• [EXERCISE]
Print the lines beginning with the one that contains "parts = [tile]" and ending with the one that contains "obj.parent = empty", exactly, both included, and no other lines.

• [DATA SECTION]

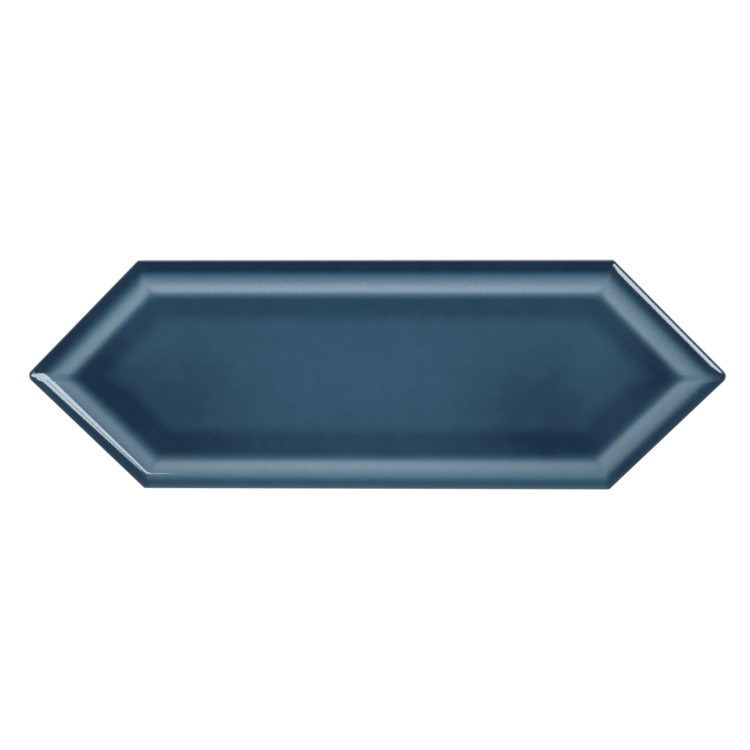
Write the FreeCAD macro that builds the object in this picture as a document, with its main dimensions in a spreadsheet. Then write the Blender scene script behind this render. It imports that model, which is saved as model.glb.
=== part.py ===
import FreeCAD, Part
import math
import os

import Sketcher

# A pressed and glazed wall tile: a long hexagon with a square point at each end.
# The face is a flat panel with a soft crease round it. Outside the crease a bowed bevel falls,
# steeper and steeper, to a rounded lip. An upright wall goes down from the lip and tapers in
# just above the back. The back has shallow lengthwise keying grooves inside a flat border.
# The origin is the middle of the back, X runs from point to point and Z points out of the face.

doc = FreeCAD.newDocument("wall_tile")

# Driving dimensions, in millimetres, degrees and pieces
driving_sizes = [
    ("tile_length", 300.0, "over the two rounded points"),
    ("tile_width", 100.0, "across the two long sides"),
    ("tile_thickness", 10.0, "from the back to the flat panel"),
    ("point_angle", 90.0, "between the two slanting sides of a point"),
    ("point_radius", 3.1, "rounding of the points, seen from above"),
    ("corner_radius", 1.2, "rounding of the four blunt corners"),
    ("wall_height", 4.3, "where wall and bevel would meet if the lip were sharp"),
    ("taper_height", 1.2, "height of the taper at the foot of the wall"),
    ("taper_inset", 0.35, "how far the taper brings the foot in"),
    ("lip_radius", 2.0, "rounding between wall and bevel"),
    ("bevel_width", 15.0, "from the widest outline to the crease"),
    ("shoulder_inset", 6.5, "how far in the bevel bows out the most"),
    ("bow_height", 0.63, "how far the bow stands above a straight bevel"),
    ("shoulder_point_radius", 3.2, "rounding of the shoulder's points"),
    ("shoulder_corner_radius", 3.5, "rounding of the shoulder's blunt corners"),
    ("crease_radius", 18.0, "soft edge between bevel and panel"),
    ("panel_point_radius", 3.0, "rounding of the panel's points"),
    ("panel_corner_radius", 6.0, "rounding of the panel's blunt corners"),
    ("back_border", 8.0, "flat band round the grooved back"),
    ("groove_count", 10, "grooves side by side across the back"),
    ("groove_width", 5.6, "one groove at its mouth"),
    ("groove_depth", 0.7, "depth of the grooves"),
    ("groove_slope", 0.3, "how far each side of a groove leans in"),
    ("groove_end_radius", 3.0, "rounding of the corners of the grooved field"),
]

# Sizes that follow from the driving ones
derived_sizes = [
    ("half_point_angle", "=point_angle / 2"),
    ("point_stretch", "=point_radius * (1 / sin(half_point_angle * 1deg) - 1)"),
    ("side_reach", "=(tile_length / 2 + point_stretch) * sin(half_point_angle * 1deg)"),
    ("wall_inset", "=0"),
    ("shoulder_height",
     "=wall_height + (tile_thickness - wall_height) * shoulder_inset / bevel_width + bow_height"),
    ("foot_point_radius", "=point_radius - taper_inset"),
    ("foot_corner_radius", "=corner_radius - taper_inset"),
    ("field_width", "=tile_width - 2 * back_border"),
    ("groove_pitch", "=(field_width - groove_width) / (groove_count - 1)"),
    ("first_groove", "=(field_width - groove_width) / 2"),
]

sheet = doc.addObject("Spreadsheet::Sheet", "sizes")
for row, (name, value, note) in enumerate(driving_sizes, start=1):
    sheet.set(f"A{row}", name)
    sheet.set(f"B{row}", str(value))
    sheet.set(f"C{row}", note)
    sheet.setAlias(f"B{row}", name)
for row, (name, formula) in enumerate(derived_sizes, start=len(driving_sizes) + 1):
    sheet.set(f"A{row}", name)
    sheet.set(f"B{row}", formula)
    sheet.setAlias(f"B{row}", name)
doc.recompute()


def size(name):
    return float(sheet.get(name))


def origin_feature(body, role):
    return next(item for item in body.Origin.OriginFeatures if item.Role == role)


def new_sketch(body, name, role):
    sketch = body.newObject("Sketcher::SketchObject", name)
    sketch.AttachmentSupport = [(origin_feature(body, role), "")]
    sketch.MapMode = "FlatFace"
    return sketch


def drive(sketch, constraint, name, expression):
    index = sketch.addConstraint(constraint)
    sketch.renameConstraint(index, name)
    sketch.setExpression(f"Constraints.{name}", expression)


# A long hexagon with rounded corners, drawn at a height, a given inset inside the widest outline.
# Its twelve edges run anticlockwise: a side or slanting line, then the arc that follows it.
def long_hexagon(body, name, inset, point_radius, corner_radius, height=None):
    sketch = new_sketch(body, name, "XY_Plane")
    if height:
        sketch.setExpression("AttachmentOffset.Base.z", f"sizes.{height}")
    lean = math.radians(size("half_point_angle"))
    half_width = size("tile_width") / 2 - size(inset)
    reach = size("side_reach") - size(inset)
    point_x = (reach - size(point_radius)) / math.sin(lean)
    corner_y = half_width - size(corner_radius)
    corner_x = (reach - size(corner_radius) - corner_y * math.cos(lean)) / math.sin(lean)
    quarter = math.pi / 2
    # Centre, radius and start and end angle of each arc
    arcs = [
        (-corner_x, corner_y, size(corner_radius), quarter, quarter + lean),
        (-point_x, 0, size(point_radius), quarter + lean, 3 * quarter - lean),
        (-corner_x, -corner_y, size(corner_radius), 3 * quarter - lean, 3 * quarter),
        (corner_x, -corner_y, size(corner_radius), 3 * quarter, 3 * quarter + lean),
        (point_x, 0, size(point_radius), 3 * quarter + lean, 5 * quarter - lean),
        (corner_x, corner_y, size(corner_radius), 5 * quarter - lean, 5 * quarter),
    ]
    curves = []
    for x, y, radius, start, end in arcs:
        circle = Part.Circle(FreeCAD.Vector(x, y, 0), FreeCAD.Vector(0, 0, 1), radius)
        curves.append(Part.ArcOfCircle(circle, start, end))
    for index, arc in enumerate(curves):
        sketch.addGeometry(Part.LineSegment(curves[index - 1].EndPoint, arc.StartPoint))
        sketch.addGeometry(arc)
    count = 2 * len(curves)
    for index in range(count):
        sketch.addConstraint(Sketcher.Constraint("Tangent", index, 2, (index + 1) % count, 1))
    top_left, left, bottom_left, bottom_right, right, top_right = range(1, count, 2)
    top, bottom_right_slant = 0, right - 1
    for corner in (bottom_left, bottom_right, top_right):
        sketch.addConstraint(Sketcher.Constraint("Equal", top_left, corner))
    sketch.addConstraint(Sketcher.Constraint("Equal", left, right))
    x_axis, y_axis = -1, -2
    for one, other, axis in (
        (top_left, top_right, y_axis),
        (top_left, bottom_left, x_axis),
        (top_right, bottom_right, x_axis),
        (left, right, y_axis),
    ):
        sketch.addConstraint(Sketcher.Constraint("Symmetric", one, 3, other, 3, axis))
    sketch.addConstraint(Sketcher.Constraint("PointOnObject", left, 3, x_axis))
    drive(sketch, Sketcher.Constraint("Radius", left, size(point_radius)),
          "point_radius", f"sizes.{point_radius}")
    drive(sketch, Sketcher.Constraint("Radius", top_left, size(corner_radius)),
          "corner_radius", f"sizes.{corner_radius}")
    drive(sketch, Sketcher.Constraint("DistanceY", -1, 1, top, 1, half_width),
          "half_width", f"sizes.tile_width / 2 - sizes.{inset}")
    drive(sketch, Sketcher.Constraint("Angle", bottom_right_slant, lean),
          "half_point_angle", "sizes.half_point_angle * 1deg")
    drive(sketch, Sketcher.Constraint("Distance", -1, 1, bottom_right_slant, reach),
          "reach", f"sizes.side_reach - sizes.{inset}")
    return sketch


def loft(body, name, outlines, ruled):
    feature = body.newObject("PartDesign::AdditiveLoft", name)
    feature.Profile = outlines[0]
    feature.Sections = outlines[1:]
    feature.Ruled = ruled
    doc.recompute()
    return feature


def pad(body, name, sketch, length, side_type="One side"):
    feature = body.newObject("PartDesign::Pad", name)
    feature.Profile = sketch
    feature.SideType = side_type
    feature.setExpression("Length", length)
    doc.recompute()
    return feature


def edges_at_height(shape, height):
    slack = 0.0001
    names = []
    for number, edge in enumerate(shape.Edges, start=1):
        lowest, highest = edge.BoundBox.ZMin, edge.BoundBox.ZMax
        if abs(lowest - height) < slack and abs(highest - height) < slack:
            names.append(f"Edge{number}")
    return names


# Rounds every edge of the body that lies level at the named height
def fillet(body, name, height, radius):
    base = body.Tip
    feature = body.newObject("PartDesign::Fillet", name)
    feature.Base = (base, edges_at_height(base.Shape, size(height)))
    feature.setExpression("Radius", f"sizes.{radius}")
    doc.recompute()
    return feature


# The pressed body of the tile, still without the grooves in its back
def make_blank():
    body = doc.addObject("PartDesign::Body", "blank")
    foot = long_hexagon(body, "foot_outline", "taper_inset", "foot_point_radius", "foot_corner_radius")
    wall = long_hexagon(body, "wall_outline", "wall_inset", "point_radius", "corner_radius",
                        "taper_height")
    lip = long_hexagon(body, "lip_outline", "wall_inset", "point_radius", "corner_radius",
                       "wall_height")
    shoulder = long_hexagon(body, "shoulder_outline", "shoulder_inset", "shoulder_point_radius",
                            "shoulder_corner_radius", "shoulder_height")
    panel = long_hexagon(body, "panel_outline", "bevel_width", "panel_point_radius",
                         "panel_corner_radius", "tile_thickness")
    loft(body, "taper", [foot, wall], True)
    pad(body, "wall", wall, "sizes.wall_height - sizes.taper_height")
    loft(body, "bevel", [lip, shoulder, panel], False)
    fillet(body, "crease", "tile_thickness", "crease_radius")
    fillet(body, "lip", "wall_height", "lip_radius")
    return body


# One bar for each groove, of the groove's section and as long as the tile
def make_groove_bars():
    body = doc.addObject("PartDesign::Body", "groove_bars")
    sketch = new_sketch(body, "groove_section", "YZ_Plane")
    mouth = size("groove_width") / 2
    floor = mouth - size("groove_slope")
    middle = -size("first_groove")
    corners = [
        FreeCAD.Vector(middle - mouth, 0, 0),
        FreeCAD.Vector(middle + mouth, 0, 0),
        FreeCAD.Vector(middle + floor, size("groove_depth"), 0),
        FreeCAD.Vector(middle - floor, size("groove_depth"), 0),
    ]
    for index, corner in enumerate(corners):
        sketch.addGeometry(Part.LineSegment(corner, corners[(index + 1) % 4]))
    for index in range(4):
        sketch.addConstraint(Sketcher.Constraint("Coincident", index, 2, (index + 1) % 4, 1))
    bottom, right, top, left = range(4)
    sketch.addConstraint(Sketcher.Constraint("PointOnObject", bottom, 1, -1))
    sketch.addConstraint(Sketcher.Constraint("PointOnObject", bottom, 2, -1))
    sketch.addConstraint(Sketcher.Constraint("Horizontal", top))
    sketch.addConstraint(Sketcher.Constraint("Equal", left, right))
    drive(sketch, Sketcher.Constraint("DistanceX", bottom, 1, bottom, 2, 2 * mouth),
          "mouth_width", "sizes.groove_width")
    drive(sketch, Sketcher.Constraint("DistanceX", top, 2, top, 1, 2 * floor),
          "floor_width", "sizes.groove_width - 2 * sizes.groove_slope")
    drive(sketch, Sketcher.Constraint("DistanceY", bottom, 1, top, 1, size("groove_depth")),
          "groove_depth", "sizes.groove_depth")
    drive(sketch, Sketcher.Constraint("DistanceX", bottom, 2, -1, 1, -middle - mouth),
          "distance_out", "sizes.first_groove - sizes.groove_width / 2")
    bar = pad(body, "groove_bar", sketch, "sizes.tile_length", "Symmetric")
    row = body.newObject("PartDesign::LinearPattern", "row_of_bars")
    row.Originals = [bar]
    row.Direction = (origin_feature(body, "Y_Axis"), [""])
    row.Mode = "Spacing"
    row.setExpression("Offset", "sizes.groove_pitch")
    row.setExpression("Occurrences", "sizes.groove_count")
    body.Tip = row
    doc.recompute()
    return body


# The part of the back that the grooves reach
def make_groove_field():
    body = doc.addObject("PartDesign::Body", "groove_field")
    outline = long_hexagon(body, "field_outline", "back_border", "groove_end_radius",
                           "groove_end_radius")
    pad(body, "field", outline, "sizes.groove_depth")
    return body


blank = make_blank()
bars = make_groove_bars()
field = make_groove_field()
grooves = doc.addObject("Part::MultiCommon", "grooves")
grooves.Shapes = [bars, field]
tile = doc.addObject("Part::Cut", "tile")
tile.Base = blank
tile.Tool = grooves
tile.Label = "tile"
tile.Placement = FreeCAD.Placement()
doc.recompute()

for item in doc.Objects:
    if "Invalid" in item.State or "Error" in item.State:
        raise RuntimeError(f"{item.Label} did not come out: {item.State}")

parts = [tile]
os.makedirs("parts", exist_ok=True)
for part in parts:
    if part.Shape.isNull() or not part.Shape.isValid():
        raise RuntimeError(f"{part.Label} has no valid shape")
for part in parts:
    part.Shape.exportStep(f"parts/{part.Label}.step")
    box = part.Shape.optimalBoundingBox(False)
    print(f"{part.Label}: {len(part.Shape.Solids)} solid, {part.Shape.Volume / 1000:.1f} cubic cm,"
          f" {box.XLength:.2f} x {box.YLength:.2f} x {box.ZLength:.2f} mm")
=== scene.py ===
import math

import bmesh
import bpy
import numpy as np
from mathutils import Matrix, Vector


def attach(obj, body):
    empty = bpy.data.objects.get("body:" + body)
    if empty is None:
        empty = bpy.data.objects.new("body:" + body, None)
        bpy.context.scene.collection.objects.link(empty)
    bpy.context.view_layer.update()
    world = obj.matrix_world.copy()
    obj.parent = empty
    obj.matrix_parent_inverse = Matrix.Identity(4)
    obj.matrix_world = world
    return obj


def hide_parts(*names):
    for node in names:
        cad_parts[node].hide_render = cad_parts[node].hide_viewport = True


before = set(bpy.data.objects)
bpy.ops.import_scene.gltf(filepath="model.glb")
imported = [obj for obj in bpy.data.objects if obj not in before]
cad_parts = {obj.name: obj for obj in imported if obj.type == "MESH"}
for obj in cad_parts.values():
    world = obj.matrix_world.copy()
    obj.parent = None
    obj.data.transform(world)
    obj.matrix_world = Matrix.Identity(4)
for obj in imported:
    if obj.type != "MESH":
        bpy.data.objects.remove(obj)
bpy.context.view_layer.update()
scene = bpy.context.scene
mm = 0.001
# Places in millimetres nearer than this count as one, and so do points of the mesh nearer than merge metres
hair = 1e-6
merge = 2e-7
print("frame loaded")

# What a user would change, in millimetres and degrees unless it says otherwise.
# sideReach is how far a slanting side lies from the middle; it ends the points 0.001 mm inside the CAD box.
# The radii and the bevel's heights go by the distance in from the outline. columns and the steps say how
# finely the mesh is divided.
tileShape = {
    "halfWidth": 50.0,
    "sideReach": 106.971,
    "pointRadii": [(0, 3.1), (6.5, 3.2), (15, 3.0), (35, 2.4), (49.4, 0.3)],
    "cornerRadii": [(0, 1.2), (6.5, 3.5), (15, 6.0), (35, 7.0), (49.4, 0.5)],
    "footInset": 0.35,
    "taperHeight": 1.2,
    "lipRadius": 2.0,
    "bevelPoints": [(0, 4.3), (6.5, 7.4), (15, 10.0)],
    "creaseRadius": 18.0,
    "thickness": 10.0,
    "panelInsets": [18.2, 19.5, 21.5, 24, 27, 30.5, 34, 38, 42, 46, 49],
    "columns": 24,
    "lipSteps": 12,
    "bevelSteps": 24,
    "creaseSteps": 16,
}
# cornerRows and pointRows are more rows of points where the field's corners and points turn, by their
# distance from the middle line
backShape = {
    "border": 8.0,
    "endRadius": 3.0,
    "grooves": 10,
    "mouth": 5.6,
    "floor": 5.0,
    "depth": 0.7,
    "cornerRows": [41.99, 41.95, 41.85, 41.7, 41.5, 41.3],
    "pointRows": [1.95, 1.75, 1.55, 1.35, 1.15, 0.95, 0.75, 0.55, 0.35, 0.17],
}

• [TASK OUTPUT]
parts = [tile]
os.makedirs("parts", exist_ok=True)
for part in parts:
    if part.Shape.isNull() or not part.Shape.isValid():
        raise RuntimeError(f"{part.Label} has no valid shape")
for part in parts:
    part.Shape.exportStep(f"parts/{part.Label}.step")
    box = part.Shape.optimalBoundingBox(False)
    print(f"{part.Label}: {len(part.Shape.Solids)} solid, {part.Shape.Volume / 1000:.1f} cubic cm,"
          f" {box.XLength:.2f} x {box.YLength:.2f} x {box.ZLength:.2f} mm")
=== scene.py ===
import math

import bmesh
import bpy
import numpy as np
from mathutils import Matrix, Vector


def attach(obj, body):
    empty = bpy.data.objects.get("body:" + body)
    if empty is None:
        empty = bpy.data.objects.new("body:" + body, None)
        bpy.context.scene.collection.objects.link(empty)
    bpy.context.view_layer.update()
    world = obj.matrix_world.copy()
    obj.parent = empty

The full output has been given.